Update: 08 July 007 1856z

On the HV side we will also need 24VDC (nominal) @ 25 A to power any controls on the HV side including UC2901 feedback modulators. Plus 120VAC @ 60 Hz 10 KW for misc power. The 24VDC will be battery backed to supply surge currents. There will also be quench SCRs (into resistive loads) for shorting the magnet supply and the HV supply. The resistors to be sized so that the supply output is discharged in .1 second or less to 1/10,000th of the maximum voltage or current.

Update: 09 July 007 0757z

I have been thinking about safety issues. Most notably what happens when utility power is lost? First off if the LN2 pump is pumping it should keep pumping for a few minutes after power loss. Which means battery backup. Second any water cooling must continue for a few minutes after power off. The water chiller need not be backed up. The control computer needs to be battery backed up. In fact it should operate from the battery bus at all times so power glitches do not affect its operation. The same will be true of the data collection computer. In addition a backup generator with a 48 hour gasoline supply should be provided. All important loads should have automatic transfer switches to the backup generator. Power transfer should be sequenced to minimize the surge load on the generator.

Wednesday, June 27, 2007

HV Power Conversion

Light Triggered SCRs [pdf] an overview.

Power Conversion a book (the above link is an excerpt.

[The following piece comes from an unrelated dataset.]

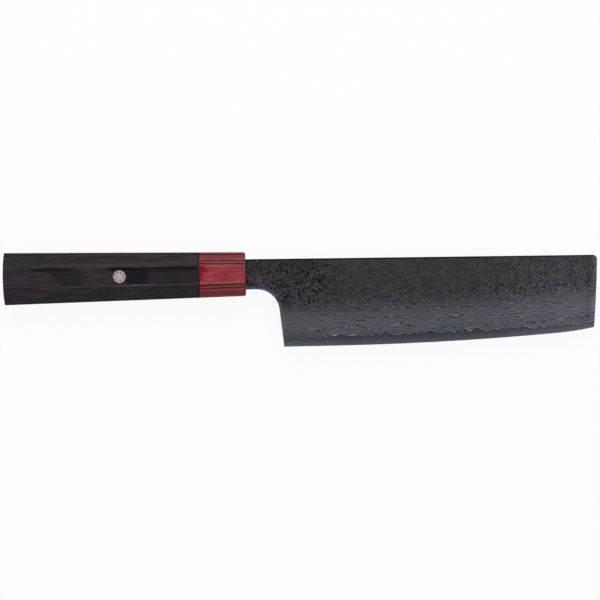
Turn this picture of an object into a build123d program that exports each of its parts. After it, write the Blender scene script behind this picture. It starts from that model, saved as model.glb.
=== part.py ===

Eupec Information - semiconductors.

GvA-leistungselektronik power semiconductors and modules.


Monograph - Light triggered SCRs 8kV [pdf] used in Celilo Converter Station of the Pacific Northwest-Southwest HVDC Intertie by Bonneville Power Administration in Portland/Oregon/USA.

Magnet Power Supplies

My plan for the magnet power supplies (100V, 1,000A max) is to use an induction heating power supply to supply the power and use a ferrite transformer for voltage isolation. Followed by rectification and filtering.

Some candidates for the induction heating supply can be found at: Induction heating power supplies.

Since supplies of up to 1.5 MW are standard it may be a good way to develop the high voltage as well.